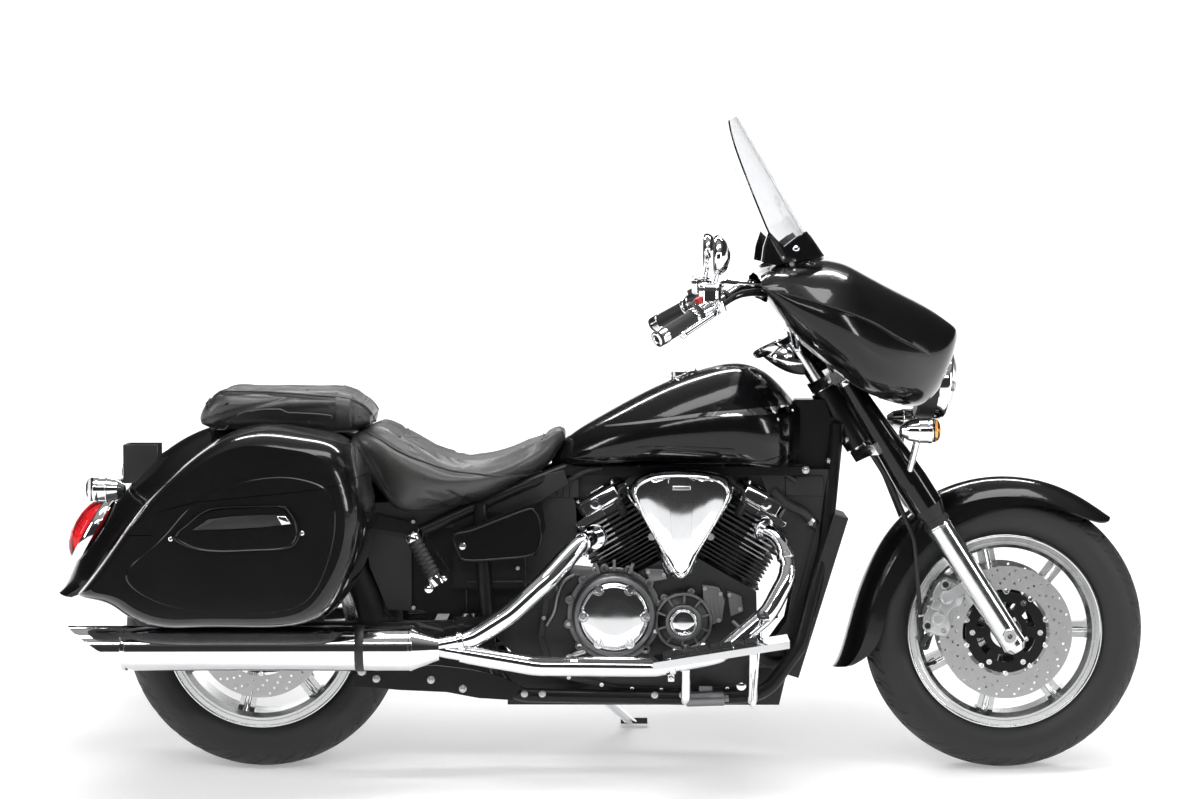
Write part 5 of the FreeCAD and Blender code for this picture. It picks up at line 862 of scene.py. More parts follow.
fin_edges, rockers, bolts, engine_dark, plugs, leads, clutch, flange, small, filter_can = kits(10)
for side in (-1, 1):
    axis = bore(side, 0, 0, 1) - CRANK
    # Machined edges on the outer half of the upper fins
    for up, thick, long, wide in FIN_EDGES:
        low, high = (6, long - 22) if side > 0 else (22 - long, -6)
        for face in (-1, 1):
            y = face * (wide + 0.2)
            corners = ((low, up + 0.5), (high, up + 0.5), (high, up + thick - 0.5), (low, up + thick - 0.5))
            fin_edges.prism([bore(side, a, y, b) for a, b in corners], vec(0, face * 1.1, 0))
    # Rocker cover lid with a stepped, rounded top
    rockers.loft([eight(side, up, 66 + grow, 72 + grow, 24) for up, grow in
                  ((345, 1.6), (347, 3.4), (353, 3.4), (355, 1.2), (380, 1.0), (386.5, -3), (389.5, -9), (390.5, -18))])
    rockers.loft([eight(side, up, 34 + grow, 40 + grow, 12) for up, grow in ((388, 0), (392, 0), (394, -2.5))])
    for a in (-46, 46):
        for b in (-52, 52):
            bolts.socket(bore(side, a, b, 388), axis, 6.5, 6)
    for face, out in SIDES:
        bolts.hexagon(bore(side, side * 12, face * 73.2, 367), out, 8.5, 6)
        # Chrome head plate below the lid, on the outer half
        rockers.prism([bore(side, side * a, face * 71, b) for a, b in
                       ((4, 334), (62, 334), (74, 343), (74, 352), (4, 352))], out * 8)
        # Plug cap and its lead towards the middle of the vee
        foot = bore(side, -side * 34, face * 88, 322)
        way = (bore(side, -side * 40, face * 130, 350) - foot).normalized()
        plugs.lathe([(0, -8), (11, -8), (11, 8), (9.5, 10), (9.5, 20), (8, 22), (8, 34), (5.5, 37), (0, 37)],
                    foot, way, 18)
        top = foot + way * 36
        leads.tube([top - way * 6, top + way * 12, top + way * 22 + vec(-side * 8, -face * 12, 26),
                    vec(CRANK.x + side * 60, face * 70, 668), vec(CRANK.x + side * 40, face * 30, 690)],
                   3.6, 10, smooth=6)
    # Barrel studs and a gasket plate at each joint
    for a in (-78, 78):
        for b in (-72, 72):
            engine_dark.lathe([(0, 187), (7, 187), (7, 193), (5, 194.5), (0, 194.5)], bore(side, a, b, 0), axis, 12)
    for up in (269, 333):
        engine_dark.loft([eight(side, up + lift, 70, 70, 18) for lift in (0, 2.2)])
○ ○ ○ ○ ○
Goal of the exercise:
Output the listing above word for word.

Output of the task:
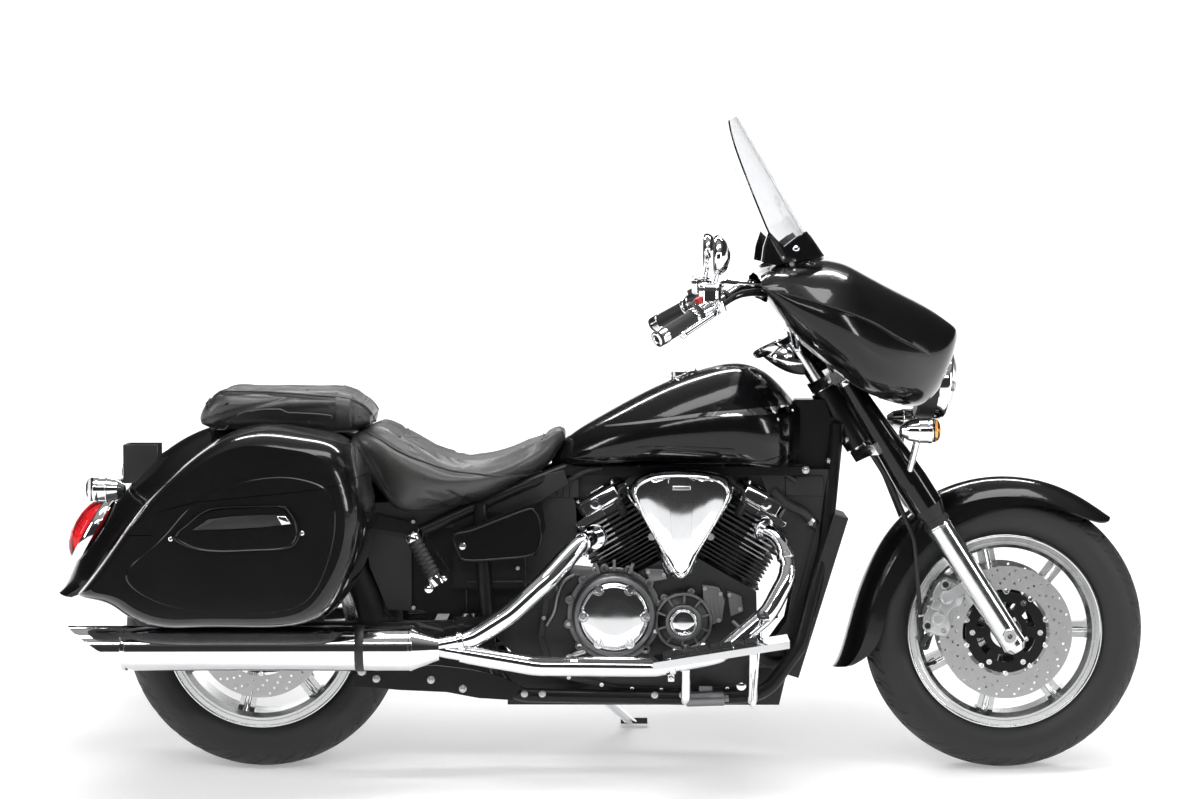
Write part 5 of the FreeCAD and Blender code for this picture. It picks up at line 862 of scene.py. More parts follow.
fin_edges, rockers, bolts, engine_dark, plugs, leads, clutch, flange, small, filter_can = kits(10)
for side in (-1, 1):
    axis = bore(side, 0, 0, 1) - CRANK
    # Machined edges on the outer half of the upper fins
    for up, thick, long, wide in FIN_EDGES:
        low, high = (6, long - 22) if side > 0 else (22 - long, -6)
        for face in (-1, 1):
            y = face * (wide + 0.2)
            corners = ((low, up + 0.5), (high, up + 0.5), (high, up + thick - 0.5), (low, up + thick - 0.5))
            fin_edges.prism([bore(side, a, y, b) for a, b in corners], vec(0, face * 1.1, 0))
    # Rocker cover lid with a stepped, rounded top
    rockers.loft([eight(side, up, 66 + grow, 72 + grow, 24) for up, grow in
                  ((345, 1.6), (347, 3.4), (353, 3.4), (355, 1.2), (380, 1.0), (386.5, -3), (389.5, -9), (390.5, -18))])
    rockers.loft([eight(side, up, 34 + grow, 40 + grow, 12) for up, grow in ((388, 0), (392, 0), (394, -2.5))])
    for a in (-46, 46):
        for b in (-52, 52):
            bolts.socket(bore(side, a, b, 388), axis, 6.5, 6)
    for face, out in SIDES:
        bolts.hexagon(bore(side, side * 12, face * 73.2, 367), out, 8.5, 6)
        # Chrome head plate below the lid, on the outer half
        rockers.prism([bore(side, side * a, face * 71, b) for a, b in
                       ((4, 334), (62, 334), (74, 343), (74, 352), (4, 352))], out * 8)
        # Plug cap and its lead towards the middle of the vee
        foot = bore(side, -side * 34, face * 88, 322)
        way = (bore(side, -side * 40, face * 130, 350) - foot).normalized()
        plugs.lathe([(0, -8), (11, -8), (11, 8), (9.5, 10), (9.5, 20), (8, 22), (8, 34), (5.5, 37), (0, 37)],
                    foot, way, 18)
        top = foot + way * 36
        leads.tube([top - way * 6, top + way * 12, top + way * 22 + vec(-side * 8, -face * 12, 26),
                    vec(CRANK.x + side * 60, face * 70, 668), vec(CRANK.x + side * 40, face * 30, 690)],
                   3.6, 10, smooth=6)
    # Barrel studs and a gasket plate at each joint
    for a in (-78, 78):
        for b in (-72, 72):
            engine_dark.lathe([(0, 187), (7, 187), (7, 193), (5, 194.5), (0, 194.5)], bore(side, a, b, 0), axis, 12)
    for up in (269, 333):
        engine_dark.loft([eight(side, up + lift, 70, 70, 18) for lift in (0, 2.2)])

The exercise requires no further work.